Anyway, happy to say that Vindolanda is even more picturesque than before 2020. If you’re sick of walking around the same old park for the past 8 months, commenting on the same old tree and the same old weather today, how about visiting the fabulous site and museum? As a bonus, they still serve great cakes in the café!
Now, at the start of the year, back when many people probably hadn’t heard of the place Wuhan before, we were gearing up for a couple research talks across Europe and planning our best-selling, No.1 hit blog posts to accompany them. Unfortunately, these were cancelled, as you can probably guess why. One of these, the Roman Finds Group, postponed the meeting to this weekend, to which we had the absolutely pleasure of being invited to showcase our 3D modelling work in a session dedicated to digital engagement at Vindolanda. Better yet, the normally modest audience bolstered to over 250 delegates across the two days! It was so good to see unanimous agreement on the importance of 3D in public engagement, exploring new and inclusive applications beyond focusing purely on a research viewpoint. There were even people that had held our 3D printed cranium many moons ago and still remember it fondly with every passing day! (Okay I may have embellished a little there). Maybe I’m bigging it up too much, but this was the first time I ever received a “hear hear” so I’m rolling with it.
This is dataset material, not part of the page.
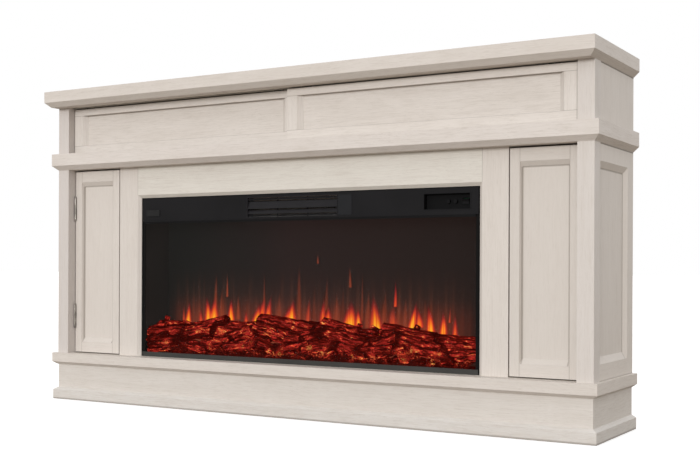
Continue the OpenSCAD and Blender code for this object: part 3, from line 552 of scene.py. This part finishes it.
def dress_hardware():
    back = hardboard()
    for n in ("upper_back_panel", "cabinet_back_panels"):
        dress(n, back)
    aluminium = metal("track_aluminium", grey(0.62), grey(0.5), 0.34, brushed=(0.05, 1, 1))
    for n in ("upper_door_track", "lower_door_track"):
        dress(n, aluminium)
    pewter = metal("aged_pewter", (0.36, 0.335, 0.30, 1), (0.17, 0.155, 0.14, 1), 0.36)
    for n in ("hinge_post_leaves", "left_door_hardware", "right_door_hardware"):
        dress(n, pewter)
    zinc = metal("zinc_steel", grey(0.58), grey(0.42), 0.36, spots=0.5)
    for n in ("shelf_pins", "mounting_brackets", "blower_housing", "blower_motor", "rotor_drive"):
        dress(n, zinc)
    dress("blower_wheel", metal("wheel_aluminium", grey(0.66), grey(0.55), 0.3))
    dress("flicker_rotor", metal("rotor_foil", grey(0.85), grey(0.78), 0.10))
    dress("door_catches", moulded("catch_plastic", (0.05, 0.05, 0.052, 1), 0.5))
    nylon = moulded("glide_nylon", (0.035, 0.034, 0.033, 1), 0.42, bump=0.05)
    for n in ("left_slider_glides", "right_slider_glides"):
        dress(n, nylon)
    dress("firebox_shell", shell_coat())
    dress("control_fascia", panel_coat())
    grille = moulded("grille_black", (0.0198, 0.0188, 0.0208, 1), 0.42, grain=2600, specular=0.10)
    dress("outlet_grille", grille)
    lens = moulded("lens_black", (0.010, 0.010, 0.012, 1), 0.16, bump=0.01, specular=0.2, coat=0.05)
    dress("receiver_lens", lens)
    dress("blank_badge", moulded("badge_grey", (0.0190, 0.0187, 0.0190, 1), 0.32, specular=0.14))
    dress("bottom_strip", moulded("strip_grey", (0.034, 0.033, 0.030, 1), 0.36, specular=0.5))
    dress("glass_front", front_glass())
    dress("flame_screen", smoky_screen())
    dress("heater_element", moulded("heater_ceramic", (0.50, 0.47, 0.43, 1), 0.6, grain=900))
    dress("circuit_boards", circuit_green())
    switches = moulded("switch_black", (0.0058, 0.0055, 0.006, 1), 0.42, specular=0.10)
    for n in ("main_switch", "flame_button", "heat_button", "cord_gland"):
        dress(n, switches)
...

If you’re interested in viewing some of the talks for yourself, keep an eye out on the Roman Finds Group because they should be available online soon! In the meantime, check out the new Vindolanda game Vindolanda: The Missing Dead, available on the Google Play Store now ready for your next visit. It looks super! The entire meeting was fantastic, great work being shown from across Roman Scotland, North England and Vindolanda, but of course y’all know we love our 3D – I mean… it’s in the title of this post!